Thursday, 1 November 2012

What's Yours Called?

Browsers! Love them or loath them.  All computers have them.  Without them we couldn't do even half of what makes computers useful; from watching catch up TV, films or ‘dogs do the silliest things’ on you tube; from internet shopping to catching up on gossip; from mixing with friends on social networks to researching for projects.  All of these need internet browsers.

Fortunately these programs are free and easily available.  Unfortunately not all browsers have been created the same and opinions vary as to which are ‘good’ and which are ‘bad’.  Luckily there are lots of people out there on the 'inter web' with many, many hours of experience keen to share their thoughts and save us a lot of pain and grief discovering all the problems they've worked out for us.

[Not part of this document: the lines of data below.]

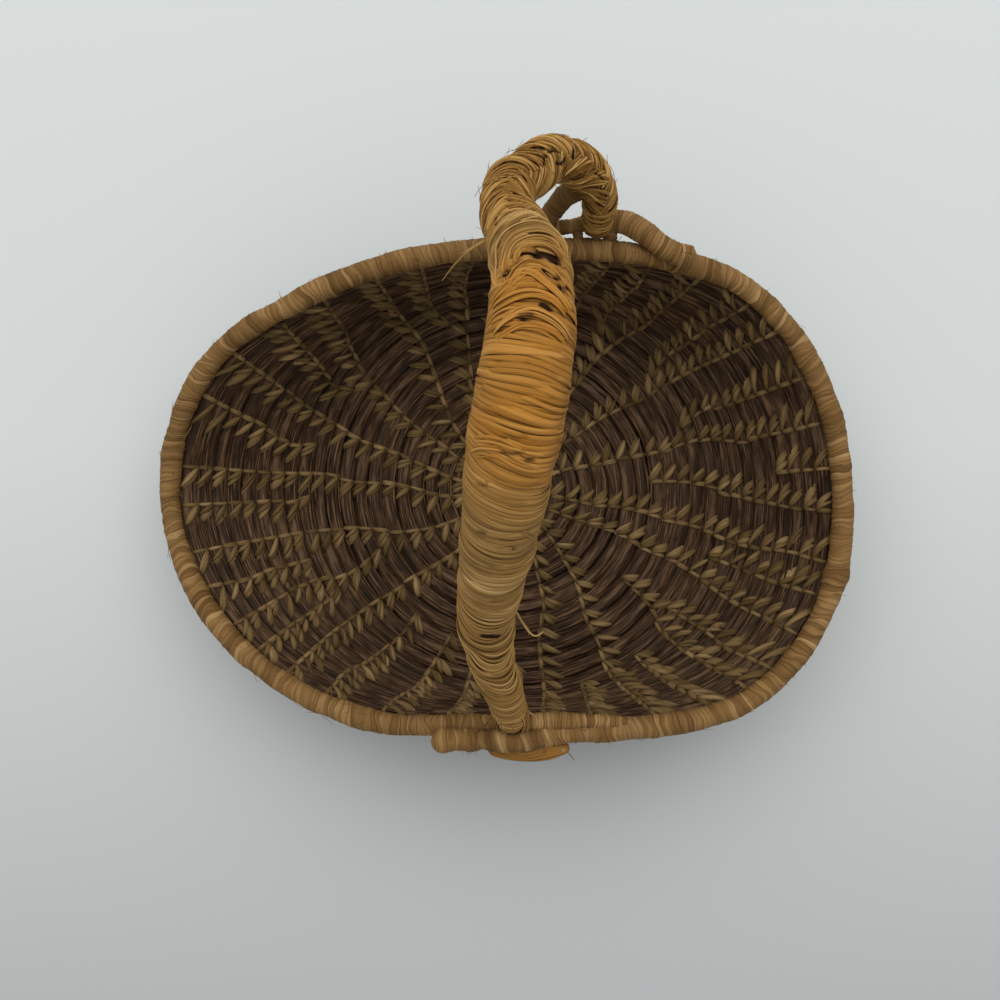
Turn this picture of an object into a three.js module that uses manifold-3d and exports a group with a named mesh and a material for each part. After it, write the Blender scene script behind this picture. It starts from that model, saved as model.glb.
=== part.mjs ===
// Coiled pine needle gathering basket with a wrapped arch handle. Sizes are in millimetres, +Z is up.
// The origin is the middle of the flat underside, under the knot that the coil starts from.
import * as THREE from 'three';
import Module from 'manifold-3d';

const wasm = await Module();
wasm.setup();

// Clearances
const seatGap = 0.3;
const rowGap = 0.6;
const endGap = 0.4;

// Needle coil: one bundle of needles, coiled clockwise and outwards from the centre
const coilDiameter = 5.2;
const coilPitch = coilDiameter + rowGap;
const knotRadius = 5.0;
const floorLoops = 13;
const sideLoops = 9;
const coilLoops = floorLoops + sideLoops;
const stepsPerLoop = 24;
const coilSides = 6;
const startAngle = THREE.MathUtils.degToRad(270);
const innerRowRadius = knotRadius + seatGap + coilDiameter / 2 + 0.2;
const lastRow = innerRowRadius + coilPitch * coilLoops;

// Side of the bowl: how far out along the coil it starts to lift, and over what distance it bends
const bendStart = 68;
const bendWidth = 32;
const tiltLag = 3;

// Rim: the last round of the coil, wrapped solid with raffia
const rimDiameter = 7.6;
const rimCoreDiameter = 5.2;
const rimSides = 8;
const rimSteps = 48;
const rimStep = (coilDiameter + rimDiameter) / 2 + rowGap;
const lapStart = 0.955;
const lapSettled = 1;
const rimTurns = 1.043;
const lapLift = THREE.MathUtils.degToRad(66);
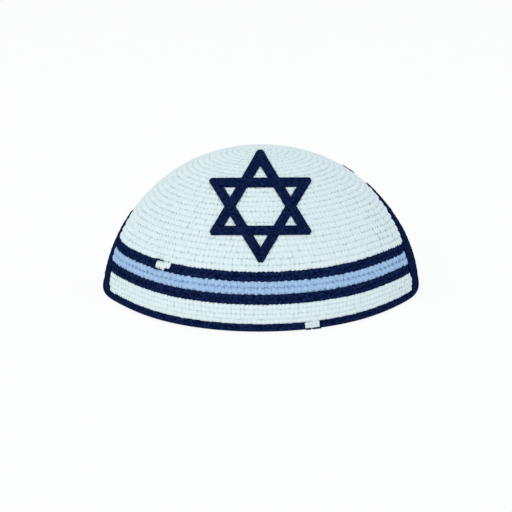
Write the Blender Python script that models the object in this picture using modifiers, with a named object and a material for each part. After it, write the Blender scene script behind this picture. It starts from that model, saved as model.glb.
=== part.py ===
"""Knitted kippah: white dome, striped rounds, navy star and navy side trims.

Metres, +Z up. The rim lies on the ground plane, the front faces -Y, and the
origin is the middle of the rim. Every round is a turned ring of the same wall.
"""

import math

import bmesh
import bpy
from mathutils import Matrix, Vector

# Dome
RIM_RADIUS = 0.080
CROWN_HEIGHT = 0.0685
SHOULDER_POWER = 2.15
FLANK_POWER = 1.71
WALL = 0.0022

# Soft corners at both sides, where the cloth folds
CORNER_HEADING = math.radians(69)
CORNER_FRONT_SPREAD = math.radians(12)
CORNER_REAR_SPREAD = math.radians(15.5)
CORNER_FOOT = 0.0024
CORNER_FULL = 0.0026
CORNER_FULL_HEIGHT = 0.030
CORNER_TOP = 0.058
CORNER_FADE = 0.7

# Clearance between neighbouring pieces
SEAM_GAP = 0.0003

# Rounds of colour, from the rim up
EDGING_HEIGHT = 0.0036
WHITE_BAND_HEIGHT = 0.0090
LOWER_STRIPE_HEIGHT = 0.0043
BLUE_BAND_HEIGHT = 0.0058
UPPER_STRIPE_HEIGHT = 0.0041

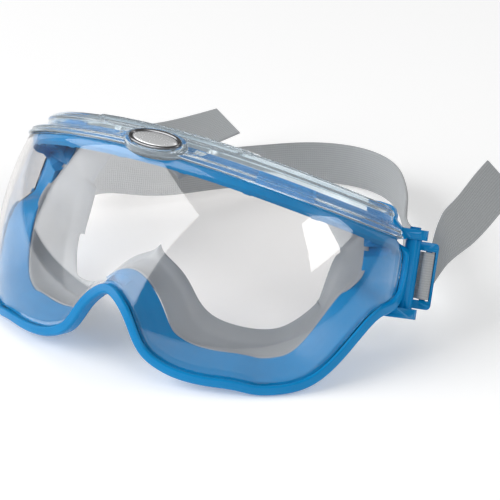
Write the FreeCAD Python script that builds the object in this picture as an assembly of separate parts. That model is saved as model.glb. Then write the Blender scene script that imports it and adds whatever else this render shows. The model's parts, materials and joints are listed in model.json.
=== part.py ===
import FreeCAD, Part
import os
from math import atan, cos, pi, radians, sin

V = FreeCAD.Vector
os.makedirs("parts", exist_ok=True)

# Safety goggles with a wraparound lens, a moulded frame, a soft face seal and an elastic strap.
# The goggles are drawn upright: +X to the right seen from the front, +Y towards the wearer, +Z up.
# At the end everything leans back, so that the frame's lower rim and the back of the strap
# rest on the table, and the table is z = 0.

# ---- driving dimensions, millimetres and degrees ----
HALF_ARC = 112.0          # half of the lens width, measured round its curve
FRONT_CURVE = 0.00714     # plan curvature at the middle of the lens, 1/mm
TEMPLE_CURVE = 0.03125    # curvature added by the end of the lens, 1/mm
CURVE_POWER = 2.68        # how late that curvature comes in
BOW_RADIUS = 108.0        # radius of the lens from top to bottom
LENS_THICK = 2.0
LENS_GAP = 0.2            # play between the lens and its groove
LOWER_EDGE = [(0, -19.5), (9, -24.9), (18, -36.5), (28, -40.7), (40, -41.4), (54, -39.8),
              (69, -38.1), (85, -28.9), (98.5, -4.8), (112, 3.2)]
UPPER_MIDDLE = 30.4       # height of the lens top edge at the middle
UPPER_DROP = 10.95        # how far it falls towards the temples
UPPER_LIFT = 4.45         # and how much of that comes back at the very end
LEAN = 25.0               # lean that brings the strap loop level
SETTLE = 7.6              # further lean that brings the back of the strap down to the table

TOP_SLOTS = [(-13.0, 13.0), (15.5, 40.0), (42.5, 67.0), (69.5, 94.0)]
TAB_AT = 66.0             # arc position of the lens tabs along the lower edge
TAB_WIDE = 6.0

BADGE_LONG = 22.4
BADGE_HIGH = 10.0
BADGE_TILT = 47.0         # tilt of the badge's face above the horizontal
BADGE_AT = (4.6, 34.9)    # y and z of the badge's centre

HINGE_AT = (82.36, 60.42)   # x and y of the right clip's hinge
CLIP_LOW = 1.2
CLIP_HIGH = 25.0
CLIP_TURN = 37.0          # direction of the clip from +X towards +Y
CLIP_TILT = 7.0           # how far the hinge's top leans towards the middle, in the clip's plane
CLIP_PLATE = 2.4
BARREL_R = 2.4
PIN_R = 1.1
PIN_PLAY = 0.05
LUG = 3.6                 # thickness of the two lugs that hold the clip
LUG_PLAY = 0.4
BARREL_PLAY = 0.5         # clearance of the groove in the frame round the clip's barrel
LUG_R = 3.4
LUG_REACH = 1.4
# Lug roots: below or above the clip, length, and turn further forward than the clip.
LUG_ROOTS = ((-1, 13.0, 30.0), (1, 11.0, 3.0))
WINDOW = (2.4, 8.3)       # strap window, measured from the hinge axis
WINDOW_Z = (4.3, 21.9)
BAR = (4.9, 7.1)
RIM_END = 9.2

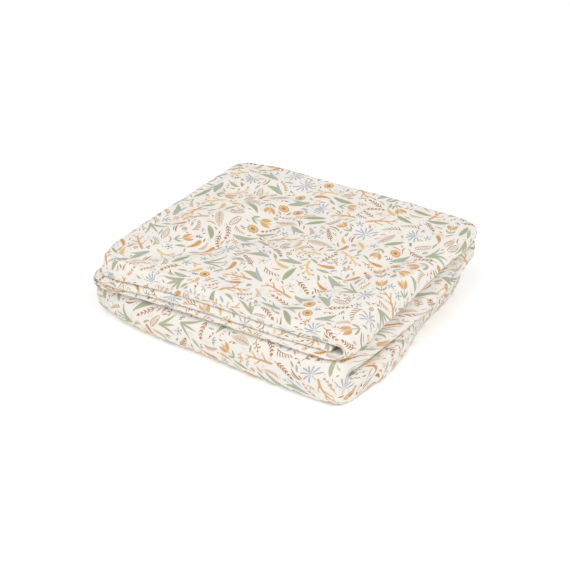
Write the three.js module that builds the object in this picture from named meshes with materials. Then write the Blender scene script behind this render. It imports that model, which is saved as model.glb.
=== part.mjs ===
import * as THREE from "three";

// A folded crib blanket: one padded cloth, folded in three across its length and then in three
// across its width, so that it lies nine layers deep. Millimetres, Z up, floor at z = 0.
// X runs along the first fold's strip, Y along the second fold, the open end towards -Y.

// Cloth
const LOFT = 8.0;
const LAYER_GAP = 0.9;
const STRIP_GAP = 1.5;
const SEAM_WIDTH = 5.5;
const SEAM_SHARE = 0.25;
const TOP_LAYER_LENGTH = 280;
const INNER_LAYER_LENGTH = 263;
const STRIP_LENGTH = 250;

// Strip and stack
const WRAP_RADIUS = LOFT + LAYER_GAP;
const STRIP_HEIGHT = 3 * LOFT + 2 * LAYER_GAP;
const TURN_RADIUS = (STRIP_HEIGHT + STRIP_GAP) / 2;
const LOW_MID = STRIP_HEIGHT / 2;
const MIDDLE_MID = LOW_MID + STRIP_HEIGHT + STRIP_GAP;
const TOP_MID = MIDDLE_MID + STRIP_HEIGHT + STRIP_GAP;
const PAIR_LEVEL = 2 * STRIP_HEIGHT + 1.5 * STRIP_GAP;
const TOP_LEVEL = 3 * STRIP_HEIGHT + 2 * STRIP_GAP;

// Where the strips end, front to back
const FRONT_EDGE = -127;
const BACK_TURN = 138;
const FRONT_TURN = -135;
const BACK_EDGE = 126;

// Turns and wraps: how deep they reach and how square they are
const BACK_DEPTH = 0.62;
const BACK_SQUARE = 2.3;
const FRONT_SQUARE = 2.5;
const INNER_DEPTH = 0.8;
const INNER_SQUARE = 2.2;
const FRONT_DEPTH = [[-165, 0.85], [-80, 0.72], [20, 0.58], [100, 0.58], [145, 0.85]];
const WRAP_DEPTH = [[0, 1.0], [1, 0.95], [1.25, 0.8], [2.25, 0.72], [3.5, 0.72]];
const WRAP_SQUARE = [[0, 2.15], [1, 2.2], [1.25, 2.6], [3.5, 2.8]];

// Run of the cloth along the second fold: 0 to 1 top strip, to 1.25 back turn, to 2.25 middle
// strip, to 2.5 front turn, to 3.5 lowest strip. In these tables the first column is that run.
const TURN = 0.25;
const RIGHT_END = [
  [0, 136], [0.06, 138], [0.3, 139], [0.7, 144], [0.92, 145], [1.0, 143], [1.125, 138],
  [1.25, 138], [1.45, 144], [1.7, 145], [1.95, 139], [2.1, 136], [2.22, 134], [2.375, 131],
  [2.55, 136], [2.7, 141], [2.9, 138], [3.1, 130], [3.35, 128], [3.5, 122],
];
const LEFT_END = [
  [0, -168], [0.08, -169], [0.35, -161], [0.8, -152], [1.0, -149], [1.125, -144],
  [1.25, -148], [1.7, -154], [2.1, -169], [2.25, -173], [2.375, -172], [2.5, -168],
  [2.8, -159], [3.3, -148], [3.5, -146],
];
const TOP_LAYER_EDGE = [
  [0, -151], [0.05, -158], [0.13, -161], [0.35, -159], [0.8, -152], [1.0, -149], [1.125, -143],
  [1.25, -145], [2.1, -152], [2.375, -152], [2.5, -150], [3.5, -142],
];
const INNER_LAYER_EDGE = [[0, 117], [0.5, 118], [1.25, 116], [2.25, 110], [3.5, 104]];
const LIFT = [[0, 1.0], [0.25, 1.2], [0.7, 0], [3.5, 0]];
const LIFT_FROM_X = 60;
const LIFT_FULL_X = 118;
const LIFT_STEP = 1.5;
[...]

They are also very creative people and try to get across their experience by using info-graphics comparing programs with common familiar things.  Like the one that compares browsers to guns.  And yep! You might as well shoot yourself, if you use Internet Explorer, or repeatedly slam a car door on your hand.  Both cause extreme pain and achieve nothing

The other graphic compares browsers to celebrities.  You may not know who all the people are, but you can get a general impression. FireFox good, Chrome better, Internet Explorer very bad, everything else in-between.

Anyway which browser do you use and why?  What’s it good at, that the others aren't   Can you achieve world wide fame by creating a info-graphic comparing browsers to something, perhaps to cars or tv programs?  Ask yourself, which Browser would Sheldon Cooper use?